Chemical Engineering and Materials Science

First Advisor

Charles W. Manke

Abstract

In this volume, a relatively new simulation method---Dissipative Particle Dynamics (DPD) is used to simulate rheology and dynamics of dilute polymer solution and polymer melt. The solvent quality effect on rheological properties of dilute polymer solution in shear flow is investigated by examining 10-bead FENE chain solutions of good solvent, near [theta] solvent and poor solvent. The simulations predict shear thinning in intrinsic viscosity and 1st normal stress for all solvent qualities, and a positive 2nd normal stress for the good solvent solution.
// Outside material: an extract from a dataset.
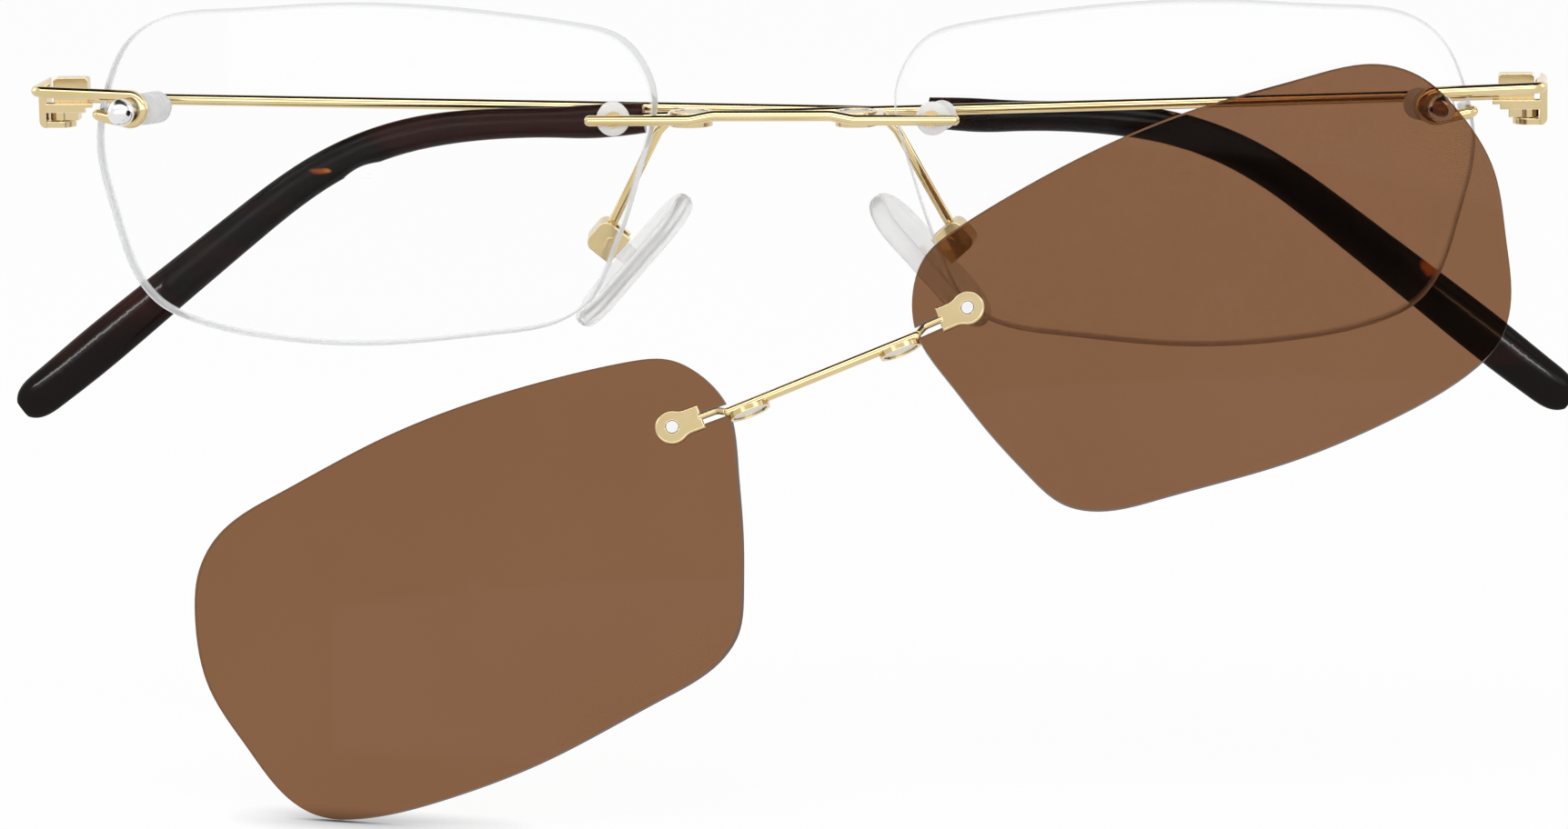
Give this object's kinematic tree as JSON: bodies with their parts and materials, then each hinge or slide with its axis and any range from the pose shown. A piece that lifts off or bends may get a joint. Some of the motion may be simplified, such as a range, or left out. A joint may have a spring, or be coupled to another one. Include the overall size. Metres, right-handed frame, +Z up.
{
  "type": "rimless eyeglasses with magnetic clip-on",
  "caption": "Folded rimless eyeglasses with a wire bridge and covered temple tips, and a tinted magnetic clip-on on a thin bar that lifts in front of them.",
  "frame": {"origin": "under the middle of the bounding box, level with the clip-on's lowest point", "axes": "+X to the viewer's right along the front, +Y back towards the temples, +Z up"},
  "size_m": [0.1402, 0.0378, 0.0687],
  "materials": {
    "pale_gold": "polished pale gold plating",
    "bright_steel": "polished",
    "clear_lens": "clear and polished",
    "clear_silicone": "clear, slightly milky",
    "brown_lens": "polished brown tint",
    "tortoiseshell": "polished dark tortoiseshell",
    "magnet": "plated"
  },
  "bodies": {
    "front": {"ball_stud_left": "bright_steel", "ball_stud_right": "bright_steel", "bridge": "pale_gold", "bridge_magnet_cup_left": "pale_gold", "bridge_magnet_cup_right": "pale_gold", "bridge_magnet_left": "magnet", "bridge_magnet_right": "magnet", "bridge_sleeve_left": "clear_silicone", "bridge_sleeve_right": "clear_silicone", "bridge_washer_left": "clear_silicone", "bridge_washer_right": "clear_silicone", "clear_lens_left": "clear_lens", "clear_lens_right": "clear_lens", "end_sleeve_left": "clear_silicone", "end_sleeve_right": "clear_silicone", "end_wire_left": "pale_gold", "end_wire_right": "pale_gold", "hinge_bracket_left": "pale_gold", "hinge_bracket_right": "pale_gold", "hinge_screw_left": "pale_gold", "hinge_screw_right": "pale_gold", "pad_arm_left": "pale_gold", "pad_arm_right": "pale_gold", "pad_box_left": "pale_gold", "pad_box_right": "pale_gold", "pad_screw_left": "pale_gold", "pad_screw_right": "pale_gold"},
    "left_temple": {"temple_butt_left": "pale_gold", "temple_wire_left": "pale_gold", "temple_tip_left": "tortoiseshell"},
    "right_temple": {"temple_butt_right": "pale_gold", "temple_wire_right": "pale_gold", "temple_tip_right": "tortoiseshell"},
    "clip_on": {"clip_bar": "pale_gold", "clip_magnet_cup_left": "pale_gold", "clip_magnet_cup_right": "pale_gold", "clip_magnet_left": "magnet", "clip_magnet_right": "magnet", "clip_nut_left": "pale_gold", "clip_nut_right": "pale_gold", "clip_plate_left": "pale_gold", "clip_plate_right": "pale_gold", "clip_screw_left": "bright_steel", "clip_screw_right": "bright_steel", "tinted_lens_left": "brown_lens", "tinted_lens_right": "brown_lens"},
    "left_pad": {"nose_pad_left": "clear_silicone"},
    "right_pad": {"nose_pad_right": "clear_silicone"}
  },
  "joints": [
    {"name": "left_temple_hinge", "type": "hinge", "parent": "front", "child": "left_temple", "pos_m": [-0.06571, 0.01498, 0.05866], "axis": [0, 0, 1], "range_deg": [0, 89.5]},
    {"name": "right_temple_hinge", "type": "hinge", "parent": "front", "child": "right_temple", "pos_m": [0.06571, 0.01498, 0.05866], "axis": [0, 0, -1], "range_deg": [0, 92]},
    {"name": "clip_lift", "type": "hinge", "parent": "front", "child": "clip_on", "pos_m": [0.06511, 0.00318, 0.06126], "axis": [0.65, 0.7555, -0.0817], "range_deg": [0, 29.38]},
    {"name": "left_pad_rock", "type": "hinge", "parent": "front", "child": "left_pad", "pos_m": [-0.0152, 0.0088, 0.04699], "axis": [-0.1042, 0.9903, 0.0922], "range_deg": [-8, 8]},
    {"name": "right_pad_rock", "type": "hinge", "parent": "front", "child": "right_pad", "pos_m": [0.0152, 0.0088, 0.04699], "axis": [0.1042, 0.9903, 0.0922], "range_deg": [-8, 8]}
  ]
}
The polymer chain in a good solvent solution exhibits more pronounced shear thinning in intrinsic viscosity and 1 st normal stress, and exhibits a smaller extent of chain expansion under shear flow than poor & near [theta] solvent solutions. The hydrodynamic interaction effect in DPD polymer solution is analyzed and benchmarked with theory, and shows good agreement with theoretical work. The effects of Hookean and FENE spring types and internal viscosity effect is studied with the implicit hydrodynamic interactions and excluded volume effect in DPD dilute polymer solutions. The DPD model is expanded to application on polymer melt through a segment anti-crossing mechanism designed to model entanglement dynamics. Simulations with new mechanism show the onset of entanglement dynamics, but investigation of fully entangled melts awaits further simulation work.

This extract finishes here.